As I started with Browning’s sonnet, I think I better explain a little bit of my reasoning for including it. I think I was first exposed to that piece in Mr. Engel’s English class as a freshman. When Matt and I first got together, I would remember that sonnet, and understand it in light of our relationship. (I know, I’m an English nerd. I also wrote down Shakespeare sonnets in my diary–gasp!) I have also viewed the poem in light of my love for God. And now I think of it as a mom, aspiring to love my child in the best kind of love possible…the kind of love that affects the soul.

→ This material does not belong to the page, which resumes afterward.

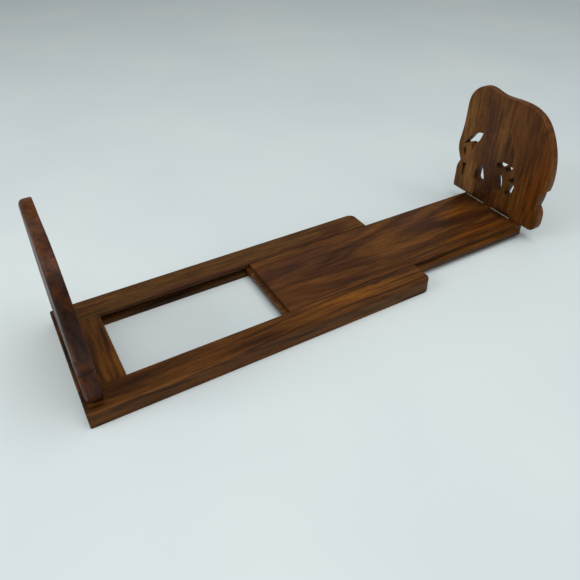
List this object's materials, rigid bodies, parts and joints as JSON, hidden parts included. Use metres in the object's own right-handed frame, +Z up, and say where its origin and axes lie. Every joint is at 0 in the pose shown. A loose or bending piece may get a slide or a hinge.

We won’t be perfected until after death, and thats what Browning is getting at when she says “I shall love thee better after death.” I can’t wait to have it all together some day! In the meantime, I am working on loving my child[ren] and husband in holiness. I’ll let you know when I’m there ????
And for my Mom–HUGE HUGE HUGE props to you for having all six of us and never failing to love us. Thanks for your example, and for sticking it out in those fierce battles during my terrible two-seven year old phase. Love you, Mom.